This year’s hot candidate is an offensive coordinator with no head-coaching experience at any level. So why has Adam Gase become the belle of the ball?
Because the guys looking for coaches are looking for someone with no ego. Someone who will come in and not try to take over. Someone who, for example, was able to coexist in Denver with a quarterback who wanted to run the offense. Someone who, for example, was more recently able to coexist in Chicago with a quarterback who seemed aloof and disinterested.
Whether it’s Howie Roseman in Philadelphia, Mike Tannenbaum in Miami, Jerry Reese in New York, or whoever ultimately will be calling the shots in Cleveland (I’d add Trent Baalke in San Francisco if the 49ers hadn’t already passed on Gase in 2015), Gase apparently has managed to persuade each of them that he has no agenda other than to coach, and that his ability to forge partnerships with personalities as diverse as Peyton Manning and Jay Cutler means that Gase can forge a partnership with his General Manager and/or executive V.P. of football operations.

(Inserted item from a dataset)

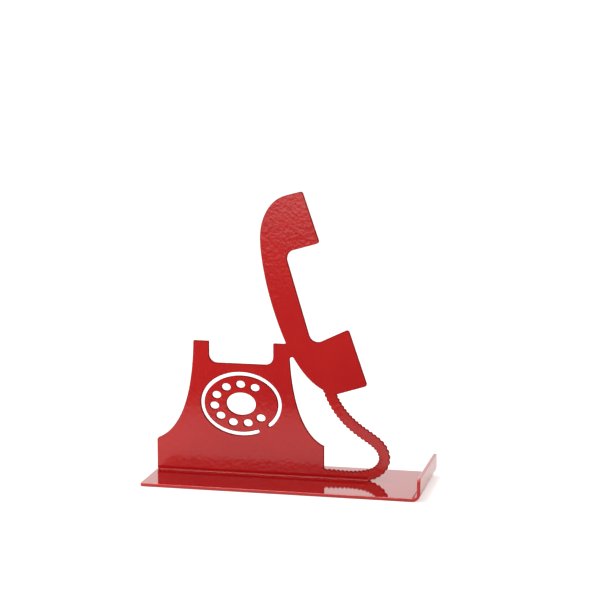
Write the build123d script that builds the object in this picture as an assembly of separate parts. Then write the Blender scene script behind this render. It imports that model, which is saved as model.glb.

The stated goal of each coaching hire is to consider the best interests of the team. The unspoken disclaimer is that the folks who stand to lose power or authority are thinking about their own best interests. Gase is hot in the current hiring cycle because the current hiring cycle is conducive to candidates who will stay in their lane.
Whether he will or won’t, multiple executives apparently think Gase will. Which makes him the most likely candidate in the current cycle to get a job.